Here, there is little threat of violence from “Islamic Jihadist extremists”. Many would think of PAS as such a group of extremists and accusations of their being so surface during the general elections. But at least, PAS believes in the democratic way of furthering the objectives of their political Islam, rather than firing AK47s down Bukit Bintang.

In their daily life, the ordinary Malaysian is bound to fear snatch thieves, road-bullies, rapists, robbers, gangsters and corrupt traffic cops than a highjacked MAS 747 crashing into the Twin Towers. People riding on our Monorail or LRT trains are more worried about a thunderstorm that brings out the mandatory flash flood in KL, than explosives planted under their passenger seats.

There is rumbling trouble brewing across the border to the north. All is not well there. It could develop into one of those international flash points that draw in the foreign fighters, as it did in Iraq. But so far, our Malaysian government has followed the protocol of good neighbourliness in handling this hot potato, and that short border is not as porous as elsewhere.

In my larger world, the worst crimes against humanity have not been affected or changed much by the 911 event either.

Genocide still goes on unchecked in Africa, and in other places where CNN has not sent their star journalists.

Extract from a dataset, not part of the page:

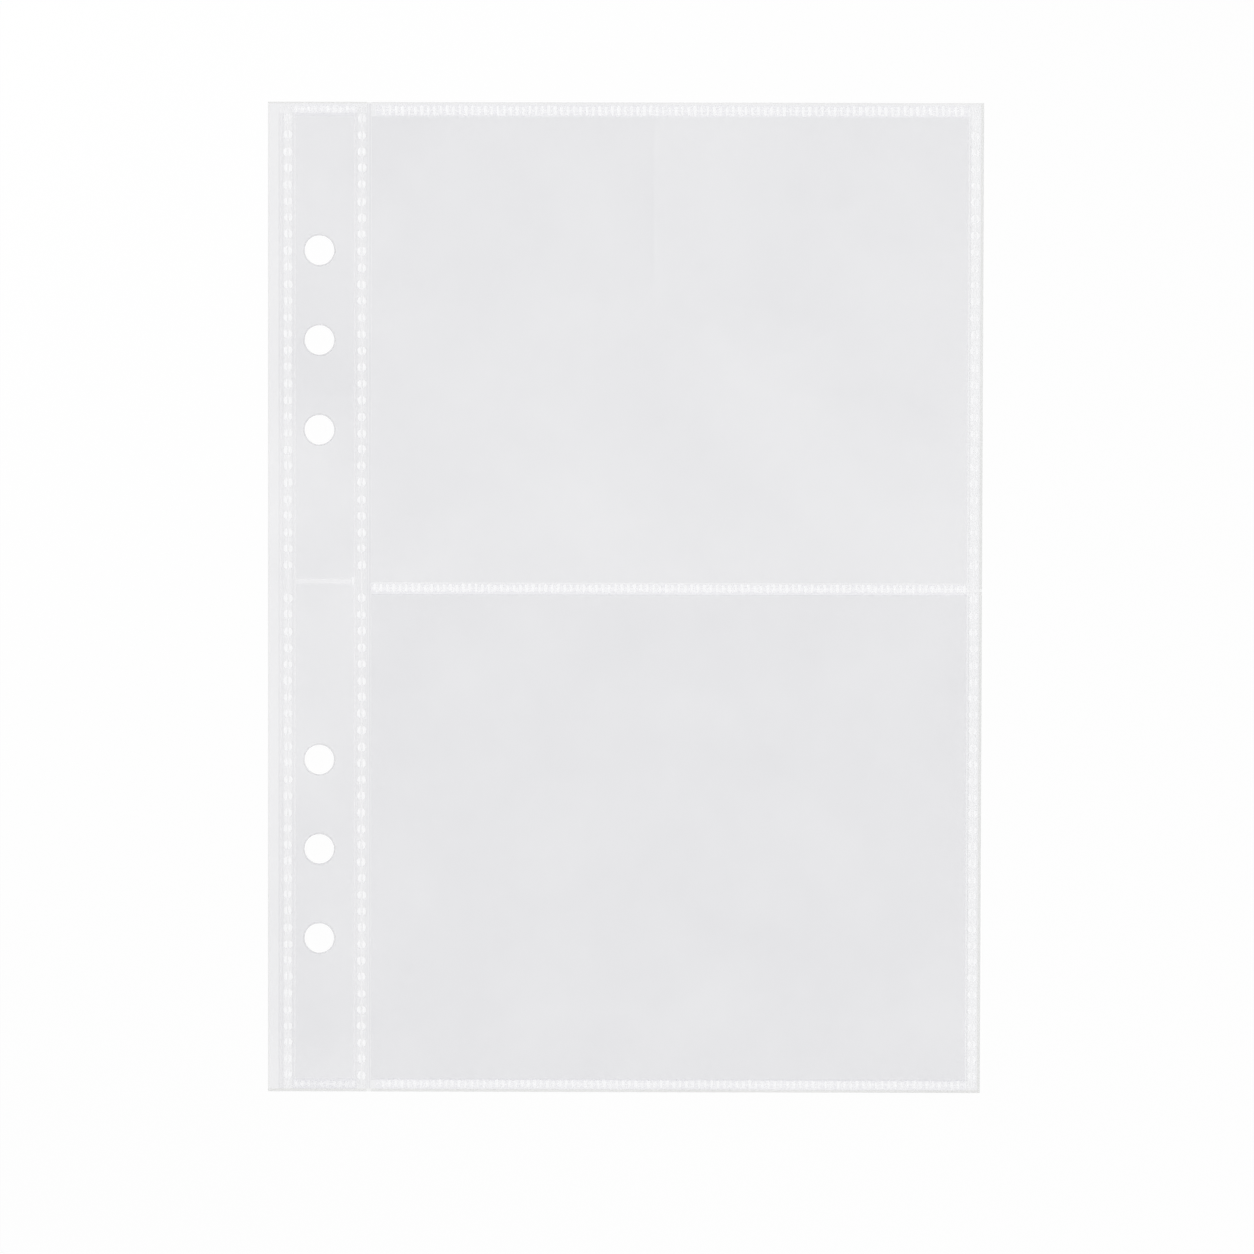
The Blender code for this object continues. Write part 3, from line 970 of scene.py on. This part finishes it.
# %% Make the lines up the page
ROUND_PITCH = 3.5 * MM
TOOTH_FADE = 0.45
TOOTH_WIDTHS = (0.90, 1.06)
TOOTH_LENGTHS = (0.9, 1.08)
TOOTH_HEIGHTS = (0.8, 1.0)
SIDE_DRIFT = (-0.08, 0.08)
LINE_DRIFT = (-0.12, 0.12)
CORE_WIDTH = 0.22 * MM
CORE_HEIGHT = 0.05 * MM + SINK
CORE_STRENGTH = 0.45
MILK_HEIGHT = 0.02 * MM + SINK
SIDE_BEAD = 1.5 * MM
SIDE_BEAD_WIDTH = 0.32 * MM
SIDE_BEAD_HEIGHT = 0.03 * MM + SINK
FAINT = 0.12
FOOT = FRONT_TOP - SINK
random.seed(11)


def upright_line(name, node, body, tooth, side_beads, strengths, top_strength, milky=None):
    """A weld line with round teeth, a weak one at its top, and none where the cross weld would have hit it.

    Each side bead is a distance from the line and a strength, and milky is a strength and its fade upwards.
    """
    low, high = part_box(node)
    x = (low.x + high.x) / 2
    start, end = Vector((x, low.y, FOOT)), Vector((x, high.y, FOOT))
    parts = [
        land(name, node, shaded_wheel_land),
        bead(name, start, end, CORE_WIDTH, CORE_HEIGHT, bead_white, CORE_STRENGTH),
    ]
    if milky:
        parts.append(bead(name, start, end, high.x - low.x, MILK_HEIGHT, bead_white, *milky))
    for side, strength in side_beads:
        shift = X_WAY * side
        bead_ends = (start + shift, end + shift)
        parts.append(bead(name, *bead_ends, SIDE_BEAD_WIDTH, SIDE_BEAD_HEIGHT, bead_white, strength))
    places = tooth_places(low.y, high.y, ROUND_PITCH, tooth.dimensions.y)
    for y in places:
        if abs(y - MIDDLE) < ROUND_PITCH / 2:
            continue
        width = random.uniform(*TOOTH_WIDTHS)
        spot = Vector((x + random.uniform(*SIDE_DRIFT) * MM, y + random.uniform(*LINE_DRIFT) * MM, FOOT))
        copy = set_copy(tooth, spot, (width, random.uniform(*TOOTH_LENGTHS), random.uniform(*TOOTH_HEIGHTS)))
        strength = top_strength if y == places[-1] else random.uniform(*strengths)
        parts.append(strengthen(copy, strength, TOOTH_FADE))
    finish_line(name, parts, node, body)


upright_line(
    "left_weld",
    "left_edge_seam",
    "binding_strip",
    close_tooth,
    side_beads=[(-SIDE_BEAD, FAINT), (SIDE_BEAD, FAINT)],
    strengths=(0.65, 1.05),
    top_strength=-0.3,
    milky=(0.1, 2.5),
)
upright_line(
    "spine_weld",
    "spine_seam",
    "binding_strip",
    close_tooth,
    side_beads=[(-SIDE_BEAD, FAINT)],
    strengths=(0.9, 1.1),
    top_strength=0.3,
)
upright_line(
    "outer_weld",
    "outer_edge_seam",
    "pocket_panel",
    open_tooth,
    side_beads=[(-0.85 * SIDE_BEAD, 0.35)],
    strengths=(0.7, 1.0),
    top_strength=-0.2,
    milky=(0.25, 0.0),
)

# %% [markdown]
# ## Lines across the page
#
# The cross welds are pressed by a bar, whose teeth are hollow. Each leaves two short white strokes, which
# narrow a little towards their lower end, and two faint rungs that close them to a ring. A stroke is a round
# dome that is pulled apart at its middle, so that it gets straight sides, and whose lower end is drawn in. A
# rung is a flat dome across.

# %% Model one pair of strokes
BAR_PITCH = 2.69 * MM
PAIR_WIDTH = 1.9 * MM
STROKE_WIDTH = 0.78 * MM
STROKE_LENGTH = 2.1 * MM
STROKE_WAIST = 0.05 * STROKE_WIDTH
STROKE_ENDS = ((1, 1.0), (-1, 0.8))
RUNG_HEIGHT = 0.7 * TOOTH_HEIGHT
RUNG_WIDTH = 0.5 * MM
RUNG_LENGTH = 1.5 * MM

stroke = dome("stroke", STROKE_WIDTH, STROKE_WIDTH, TOOTH_HEIGHT + SINK, segments=10, rings=6)
take(stroke)
bpy.ops.object.mode_set(mode="EDIT")
mesh = bmesh.from_edit_mesh(stroke.data)
for end, squeeze in STROKE_ENDS:
    for vertex in mesh.verts:
        vertex.select_set(vertex.co.y * end > STROKE_WAIST)
    mesh.select_flush_mode()
    bmesh.update_edit_mesh(stroke.data)
    bpy.ops.transform.translate(value=(0.0, end * (STROKE_LENGTH - STROKE_WIDTH) / 2, 0.0))
    bpy.ops.transform.resize(value=(squeeze, 1.0, 1.0), center_override=(0.0, 0.0, 0.0))
bpy.ops.object.mode_set(mode="OBJECT")
bpy.ops.object.shade_smooth_by_angle(angle=ROUNDED)
stroke.data.materials.append(tooth_white)
rung = dome("rung", RUNG_LENGTH, RUNG_WIDTH, RUNG_HEIGHT + SINK, segments=10, rings=4)
take(rung)
bpy.ops.object.shade_smooth_by_angle(angle=ROUNDED)
rung.data.materials.append(bead_white)
print("faces of a stroke", len(stroke.data.polygons), "and of a rung", len(rung.data.polygons))

# %% Make the lines across the page
STROKE_PLACES = (-0.25, 0.25)
STROKE_DRIFT = (-0.1, 0.1)
STROKE_WIDTHS = (0.75, 1.15)
STROKE_LENGTHS = (0.85, 1.08)
STROKE_HEIGHTS = (0.75, 1.0)
RUNG_SHARES = ((1, 0.1), (-1, 0.5))
BAR_CORE_WIDTH = 0.5 * MM
BAR_CORE_STRENGTH = 0.3


def cross_line(name, node, body, strengths, length=1.0, shift=0.0):
    """A weld line of paired strokes and their rungs, shortened and shifted up the page as told."""
    low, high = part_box(node)
    y = (low.y + high.y) / 2
    start, end = Vector((low.x, y + shift, FOOT)), Vector((high.x, y + shift, FOOT))
    parts = [
        land(name, node, bar_land),
        bead(name, start, end, BAR_CORE_WIDTH, CORE_HEIGHT, bead_white, BAR_CORE_STRENGTH),
    ]
    for x in tooth_places(low.x, high.x, BAR_PITCH, PAIR_WIDTH):
        for side in STROKE_PLACES:
            spot = Vector((x + side * BAR_PITCH, y + shift + random.uniform(*STROKE_DRIFT) * MM, FOOT))
            width = random.uniform(*STROKE_WIDTHS)
            stretch = (width, random.uniform(*STROKE_LENGTHS) * length, random.uniform(*STROKE_HEIGHTS))
            parts.append(strengthen(set_copy(stroke, spot, stretch), random.uniform(*strengths)))
        for way, share in RUNG_SHARES:
            reach = way * (STROKE_LENGTH * length - RUNG_WIDTH) / 2
            spot = Vector((x, y + shift + reach, FOOT))
            parts.append(strengthen(set_copy(rung, spot), share * random.uniform(*strengths)))
    finish_line(name, parts, node, body)


cross_line("strip_top_weld", "strip_top_seam", "binding_strip", (-0.3, 0.6), length=0.7, shift=0.25 * MM)
cross_line("strip_bottom_weld", "strip_bottom_seam", "binding_strip", (-0.3, 0.45), length=0.7)
cross_line("top_weld", "top_seam", "pocket_panel", (0.45, 0.95))
cross_line("middle_weld", "middle_seam", "pocket_panel", (0.65, 1.0), length=0.84, shift=0.3 * MM)
cross_line("bottom_weld", "bottom_seam", "pocket_panel", (0.2, 0.75), length=0.8, shift=0.1 * MM)

# %% [markdown]
# ## Cold mark
#
# The bar that welds the middle of the page is longer than the pockets. Over the strip it is cold and welds
# nothing, but it leaves a faint mark from weld to weld, with one short white bite beside the spine weld.

# %% Press the cold mark
MARK_Y = MIDDLE + 1.7 * MM
MARK_GAP = 0.6 * MM
MARK_WIDTH = 1.2 * MM
MARK_STRENGTH = 0.22
BITE_INSET = 0.35 * MM
BITE_STRETCH = (0.7, 0.85, 0.8)
BITE_STRENGTH = 0.6

mark_start = Vector((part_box("left_edge_seam")[1].x + MARK_GAP, MARK_Y, FOOT))
mark_end = Vector((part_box("spine_seam")[0].x - MARK_GAP, MARK_Y, FOOT))
line_mark = bead("cold_mark", mark_start, mark_end, MARK_WIDTH, MILK_HEIGHT, bead_white, MARK_STRENGTH)
bite = set_copy(stroke, mark_end - X_WAY * BITE_INSET, BITE_STRETCH)
cold_mark = join_all("cold_mark", [line_mark, strengthen(bite, BITE_STRENGTH)])
let_light_through(cold_mark)
for pattern in (close_tooth, open_tooth, stroke, rung):
    bpy.data.objects.remove(pattern, do_unlink=True)
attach(cold_mark, "binding_strip")
print("cold mark", round((mark_end - mark_start).length / MM, 1), "mm long")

We are told that one third of the world’s population still live in less than one US Dollar a day, that about that many do not have clean water to drink, and they certainly do not enjoy toilet facilities.

There are four or five million AIDS victim in South Africa alone, and this terminal disease is threatening to explode into unmanageable epidemics in Asia, notably China and India. Millions of the world’s children still die from preventable and curable diseases like TB and malaria.

This is a world hidden from the global media most of the time, probably because this poor world is not a good market for the media industry. Their governments, if they exist, are too remote and too much lacking in international influence to merit “global” coverage.

I do not think this other invisible world of poverty, disease, ignorance, and wasted human lives worry about terrorism. Terror for them is perhaps finding the next meal, or the next small dosage of medicine.